Your home is listed for sale but you aren’t getting showings, let alone offers. It’s been six weeks and even though you’ve listed your home with an agent and put the sign on the front lawn, you aren’t seeing any action on your home. Meanwhile, all you hear is that the real estate market is back. It’s now a seller’s market and homes are selling quickly with multiple offers. So why isn’t your home feeling the love?

To better understand this, it helps to take a step back and look at how you came to the decision to list your home for sale in the first place. In good markets, when a home is priced right and shows well, it should see positive action within four weeks. If not, something’s wrong.

A serious, motivated seller doesn’t simply list their home on a whim. It’s something that happens over the course of time. A life change generally dictates a home sale and, although there are times when life changes happen abruptly, generally you know about them in advance and have time to plan. Deciding to sell your home, whether you’ve been there two years or 22 years, is a decision not to be taken lightly.

What role did you play?

In these situations, it’s easy to blame the real estate agent for not doing enough to market and sell your home. Of course, there are bad agents out there as well as good ones.

But what role might you have played? Were you truly ready to sell? Ask yourself:

  • Did you interview multiple agents prior to signing a listing agreement?
  • Did your agent (or other agents you interviewed) suggest changes or modifications to the home to show it in its best possible light?
  • Did you listen to those suggestions or ignore them?
  • Was the ultimate list price you chose in line with what the agent suggested?
  • Did all the agents you interviewed come in with similar prices?

If you just spoke to one agent, dictated the price and didn’t do any work to get the home ready for sale, you’re probably not a ‘serious’ seller. That’s OK; it happens to a lot of people. But in the next generation of real estate, going on the market when you’re not truly ready to sell and you’re not putting your best foot forward will result in a lower selling price on your home.

If you go on the market over-priced, with poor listing photos, cluttered rooms, outlandish paint on the walls, and toys sprawled all over the place, you’re not ready to sell. As a result, your home will sit on the market and the days on market (DOM) will start ticking for all the buyers in town (and their agents) to see. Everyone will know your home’s history. The chances are you’ll receive only low offers. And no buyer will take you seriously.

Advice to sellers

Selling can be an emotional and financial decision, and sometimes sellers think they’re ready even when they aren’t. They go through the motions, but something prevents them from putting their best foot forward. Maybe they have nowhere to go. Or their reason for selling is in response to some personal life situation. Therefore, they resist selling as a way to avoid what’s going on in life.

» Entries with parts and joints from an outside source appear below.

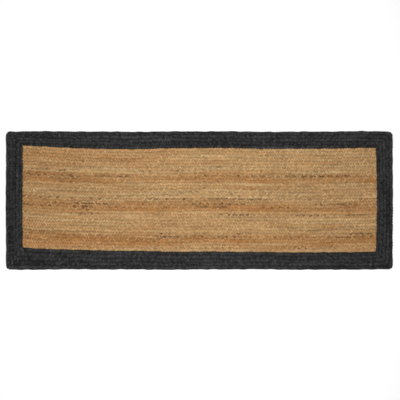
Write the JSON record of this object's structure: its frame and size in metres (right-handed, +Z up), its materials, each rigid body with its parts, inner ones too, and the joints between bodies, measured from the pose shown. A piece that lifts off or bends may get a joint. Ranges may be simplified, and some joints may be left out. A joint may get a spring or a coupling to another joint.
{
  "type": "runner rug",
  "caption": "Long narrow floor rug of flat jute braids laced side by side: a natural field with a dark braided border.",
  "frame": {"origin": "on the floor, under the middle of the rug", "axes": "+X along the rug, +Y across it, +Z up from the floor; the field's rows rise towards +Y most at the -X end"},
  "size_m": [2.134, 0.762, 0.009],
  "materials": {
    "natural_jute_braid": "matte",
    "charcoal_jute_braid": "matte",
    "natural_lacing_thread": "matte",
    "charcoal_lacing_thread": "matte"
  },
  "bodies": {
    "root": {"field_braid_01": "natural_jute_braid", "field_braid_02": "natural_jute_braid", "field_braid_03": "natural_jute_braid", "field_braid_04": "natural_jute_braid", "field_braid_05": "natural_jute_braid", "field_braid_06": "natural_jute_braid", "field_braid_07": "natural_jute_braid", "field_braid_08": "natural_jute_braid", "field_braid_09": "natural_jute_braid", "field_braid_10": "natural_jute_braid", "field_braid_11": "natural_jute_braid", "field_braid_12": "natural_jute_braid", "field_braid_13": "natural_jute_braid", "field_braid_14": "natural_jute_braid", "field_braid_15": "natural_jute_braid", "field_braid_16": "natural_jute_braid", "field_braid_17": "natural_jute_braid", "field_braid_18": "natural_jute_braid", "field_braid_19": "natural_jute_braid", "field_braid_20": "natural_jute_braid", "field_braid_21": "natural_jute_braid", "field_braid_22": "natural_jute_braid", "field_braid_23": "natural_jute_braid", "field_braid_24": "natural_jute_braid", "field_braid_25": "natural_jute_braid", "field_braid_26": "natural_jute_braid", "field_braid_27": "natural_jute_braid", "field_braid_28": "natural_jute_braid", "field_braid_29": "natural_jute_braid", "field_braid_30": "natural_jute_braid", "field_braid_31": "natural_jute_braid", "field_braid_32": "natural_jute_braid", "field_braid_33": "natural_jute_braid", "border_braid_1": "charcoal_jute_braid", "border_braid_2": "charcoal_jute_braid", "border_braid_3": "charcoal_jute_braid", "border_braid_4": "charcoal_jute_braid", "border_braid_5": "charcoal_jute_braid", "field_lacing": "natural_lacing_thread", "field_to_border_lacing": "charcoal_lacing_thread", "border_lacing_1": "charcoal_lacing_thread", "border_lacing_2": "charcoal_lacing_thread", "border_lacing_3": "charcoal_lacing_thread", "border_lacing_4": "charcoal_lacing_thread"}
  },
  "joints": []
}
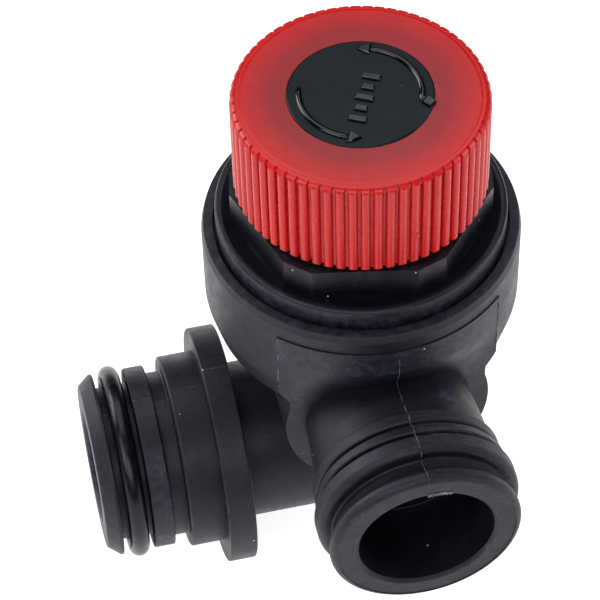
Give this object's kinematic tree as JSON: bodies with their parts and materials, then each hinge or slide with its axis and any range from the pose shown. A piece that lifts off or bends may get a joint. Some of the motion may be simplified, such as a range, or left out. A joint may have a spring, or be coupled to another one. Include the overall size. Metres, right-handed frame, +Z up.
{
  "type": "pressure relief valve",
  "caption": "Compact plastic right-angle pressure relief valve with plug-in inlet and outlet, hex bonnet and a ribbed red lift knob.",
  "frame": {"origin": "centre of the inlet shoulder's front face, on the inlet axis", "axes": "-X out of the inlet, -Y out of the outlet, +Z up the spindle to the knob"},
  "size_m": [0.0547, 0.0526, 0.0752],
  "materials": {
    "body_nylon": "moulded glass-filled nylon, faint grain, matte",
    "bonnet_nylon": "moulded glass-filled nylon, slightly smoother",
    "seal_rubber": "moulded EPDM, slight sheen",
    "diaphragm_rubber": "fabric-reinforced EPDM",
    "disc_rubber": "EPDM",
    "inner_plastic": "natural acetal",
    "zinc_steel": "zinc plated",
    "spring_steel": "drawn wire",
    "brass": "turned",
    "knob_red": "moulded polypropylene, satin, ribbed rim",
    "cap_plastic": "satin top with raised glossy arrows"
  },
  "bodies": {
    "housing": {"valve_body": "body_nylon", "inlet_o_ring": "seal_rubber", "bonnet": "bonnet_nylon", "diaphragm": "diaphragm_rubber", "slip_ring": "zinc_steel", "spring_adjuster": "brass", "spring": "spring_steel"},
    "lift_washer_body": {"lift_washer": "zinc_steel"},
    "knob_body": {"knob": "knob_red", "knob_cap": "cap_plastic"},
    "stem_body": {"stem": "brass", "spindle_nut": "zinc_steel", "spring_plate": "zinc_steel", "diaphragm_plate": "brass", "disc_holder": "inner_plastic", "valve_disc": "disc_rubber", "disc_washer": "zinc_steel", "disc_screw": "zinc_steel"}
  },
  "joints": [
    {"name": "cam_lift", "type": "slide", "parent": "housing", "child": "lift_washer_body", "axis": [0, 0, 1], "range_m": [0, 0.0018], "deforming": ["spring", "diaphragm"]},
    {"name": "knob_turn", "type": "hinge", "parent": "lift_washer_body", "child": "knob_body", "pos_m": [0.0206, 0, 0.0535], "axis": [0, 0, 1], "range_deg": [0, 60]},
    {"name": "relief_lift", "type": "slide", "parent": "lift_washer_body", "child": "stem_body", "axis": [0, 0, 1], "range_m": [0, 0.0015]}
  ],
  "couplings": [
    {"joint": "cam_lift", "follows": "knob_turn", "m_per_rad": 0.0017189}
  ]
}
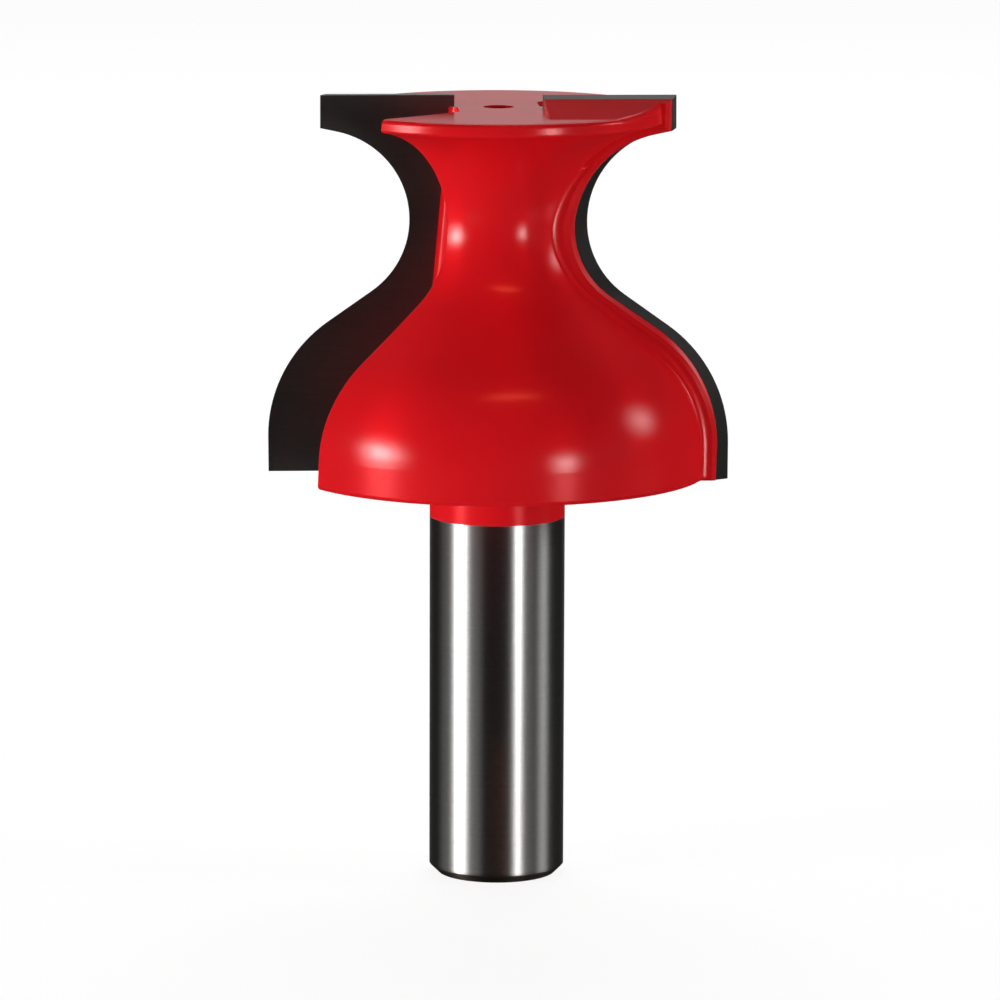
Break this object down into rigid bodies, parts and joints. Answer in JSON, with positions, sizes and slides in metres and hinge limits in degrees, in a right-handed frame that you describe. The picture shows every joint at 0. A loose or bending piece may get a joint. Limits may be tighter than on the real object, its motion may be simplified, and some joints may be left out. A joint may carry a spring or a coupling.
{
  "type": "router bit",
  "caption": "Two-flute profile router bit with a round shank, an ogee head of lacquered steel and brazed carbide tips with a cove above a bell.",
  "frame": {"origin": "centre of the shank's flat end face, which the bit stands on", "axes": "+Z along the axis of rotation from the shank towards the head, +X towards the right-hand tip"},
  "size_m": [0.0428, 0.0396, 0.0737],
  "materials": {
    "lacquered_steel": "gloss red lacquer on the head and the top of the shank, bare ground steel below",
    "carbide": "ground tungsten carbide, dark"
  },
  "bodies": {
    "root": {"steel_body": "lacquered_steel", "right_carbide_tip": "carbide", "left_carbide_tip": "carbide"}
  },
  "joints": []
}
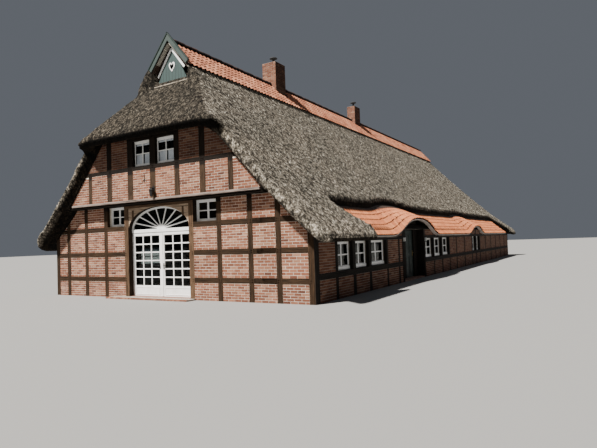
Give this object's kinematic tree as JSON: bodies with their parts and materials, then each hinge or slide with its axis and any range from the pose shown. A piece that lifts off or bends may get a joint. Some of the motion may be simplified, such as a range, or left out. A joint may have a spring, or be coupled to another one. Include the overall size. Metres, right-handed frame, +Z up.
{
  "type": "thatched hall house",
  "caption": "Long half-timbered brick hall house under a deep thatched roof, with an arched gate, a tiled eyebrow roof over a side door, a tiled ridge and chimneys.",
  "frame": {"origin": "ground level under the middle of the roof, at the outer face of the lower front wall", "axes": "+Z up, +Y back along the ridge, +X to the right along the gable front"},
  "size_m": [12.698, 34.917, 10.2303],
  "materials": {
    "thatch": "weathered reed thatch",
    "brick": "matt brick in pale mortar",
    "timber": "dark weathered oak",
    "beam": "pale weathered oak",
    "gate_wood": "brown stained wood",
    "white": "white paint",
    "tile": "fired clay",
    "ridge": "fired clay",
    "panel": "grey-green paint",
    "green": "dark green paint",
    "glass": "clear",
    "paving": "worn paving",
    "boards": "bare boards",
    "stone": "pale stone",
    "iron": "black paint",
    "zinc": "grey sheet metal"
  },
  "bodies": {
    "house": {"front_wall_left": "brick", "front_wall_right": "brick", "front_gable_wall": "brick", "right_wall_front": "brick", "right_wall_rear": "brick", "left_wall": "brick", "rear_wall": "brick", "porch_wall_front": "brick", "porch_wall_rear": "brick", "front_frame_left": "timber", "front_frame_right": "timber", "gable_frame": "timber", "right_frame": "timber", "left_frame": "timber", "rear_frame": "timber", "gable_sill_beam": "beam", "gate_frame": "gate_wood", "front_window_left": "white", "front_window_right": "white", "gable_window_left": "white", "gable_window_right": "white", "side_windows_front": "white", "side_windows_rear": "white", "left_windows": "white", "rear_windows": "white", "fanlight": "white", "front_glass_left": "glass", "front_glass_right": "glass", "gable_glass": "glass", "side_glass_front": "glass", "side_glass_rear": "glass", "left_glass": "glass", "rear_glass": "glass", "fanlight_glass": "glass", "porch_lamp_front": "iron", "porch_lamp_rear": "iron", "gate_lantern": "iron", "ground_floor": "paving", "attic_floor": "boards", "gate_threshold": "stone", "thatch_left": "thatch", "thatch_right": "thatch", "thatch_front_hip": "thatch", "thatch_rear_hip": "thatch", "side_tile_roof": "tile", "ridge_tiles": "ridge", "gablet_panel": "panel", "rear_gablet": "panel", "bargeboards": "panel", "chimney_front": "brick", "chimney_rear": "brick", "chimney_front_cap": "zinc", "chimney_rear_cap": "zinc"},
    "gate_left": {"gate_leaf_left": "white", "gate_glass_left": "glass"},
    "gate_right": {"gate_leaf_right": "white", "gate_glass_right": "glass"},
    "porch_door_leaf": {"porch_door": "green"}
  },
  "joints": [
    {"name": "gate_left_hinge", "type": "hinge", "parent": "house", "child": "gate_left", "pos_m": [-1.6525, 0.248, 0], "axis": [0, 0, 1], "range_deg": [0, 95]},
    {"name": "gate_right_hinge", "type": "hinge", "parent": "house", "child": "gate_right", "pos_m": [1.1745, 0.248, 0], "axis": [0, 0, -1], "range_deg": [0, 95]},
    {"name": "porch_door_hinge", "type": "hinge", "parent": "house", "child": "porch_door_leaf", "pos_m": [5.322, 8.458, 0], "axis": [0, 0, 1], "range_deg": [0, 90]}
  ]
}
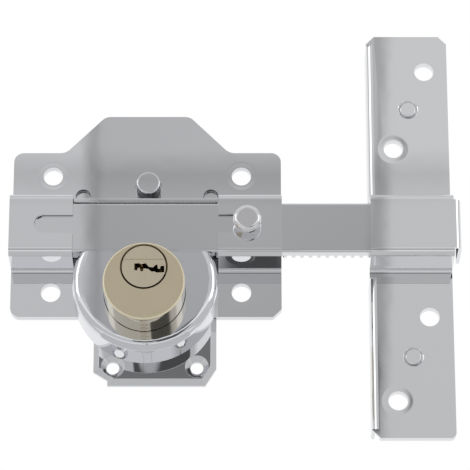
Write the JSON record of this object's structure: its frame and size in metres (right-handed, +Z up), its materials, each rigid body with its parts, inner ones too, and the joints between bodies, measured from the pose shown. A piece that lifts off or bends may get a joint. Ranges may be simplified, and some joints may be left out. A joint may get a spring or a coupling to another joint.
{
  "type": "rim deadbolt",
  "caption": "Rim deadbolt with a knob and key driven sliding bar in two raised loops, a round cylinder in a drawn cup, and a looped keeper plate.",
  "frame": {"origin": "where the axis of the cylinder's plug meets the door face", "axes": "+X the way the bolt is thrown, +Y into the door, +Z up; the face of the lock looks along -Y"},
  "size_m": [0.1601, 0.065, 0.1546],
  "materials": {
    "chrome_plate": "bright chrome on pressed steel",
    "nickel_brass": "satin nickel on turned brass",
    "pin_brass": "turned",
    "spring_steel": "drawn wire",
    "guide_steel": "zinc plated"
  },
  "bodies": {
    "case": {"back_plate": "chrome_plate", "front_plate": "chrome_plate", "case_rivets": "chrome_plate", "case_stud": "chrome_plate", "bolt_guide": "guide_steel", "guide_rivets": "guide_steel", "cylinder_cup": "chrome_plate", "lower_fixing_plate": "chrome_plate", "cylinder_body": "nickel_brass", "front_driver_pins": "pin_brass", "rear_driver_pins": "pin_brass", "front_pin_springs": "spring_steel", "rear_pin_springs": "spring_steel", "front_chamber_plugs": "pin_brass", "rear_chamber_plugs": "pin_brass", "keeper_plate": "chrome_plate", "keeper_back_plate": "chrome_plate", "keeper_rivets": "chrome_plate"},
    "bolt": {"bolt_bar": "chrome_plate", "knob": "chrome_plate"},
    "plug": {"front_plug": "nickel_brass", "rear_plug": "nickel_brass", "front_key_pins": "pin_brass", "rear_key_pins": "pin_brass", "front_clip": "spring_steel", "rear_clip": "spring_steel", "pinion": "guide_steel"}
  },
  "joints": [
    {"name": "bolt_slide", "type": "slide", "parent": "case", "child": "bolt", "axis": [1, 0, 0], "range_m": [-0.072, 0]},
    {"name": "key_turn", "type": "hinge", "parent": "case", "child": "plug", "pos_m": [0, 0, 0], "axis": [0, 1, 0], "range_deg": [-360, 0]}
  ],
  "couplings": [
    {"joint": "key_turn", "follows": "bolt_slide", "rad_per_m": 87.266}
  ]
}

Because so much information about listings, past sales, transaction history and even old photos are online today, you should never list your home on the open market if you’re not truly ready to sell. A truly ready-to-go seller will have interviewed multiple agents and had multiple price discussions. They’ll have made small alterations to their home to get it “showing ready.” They have a plan in place and a place to go once they sell. And they’ll have studied the market, learned the comps and understood what is happening locally in real estate.

If you haven’t done all of this, it might be best to start now. Instead of going live on the market, take a step back, do your research and wait until you are truly ready. If you’re live on the market and it’s not going in your favor, take it off the market immediately and go back on only when you’re fully ready to sell.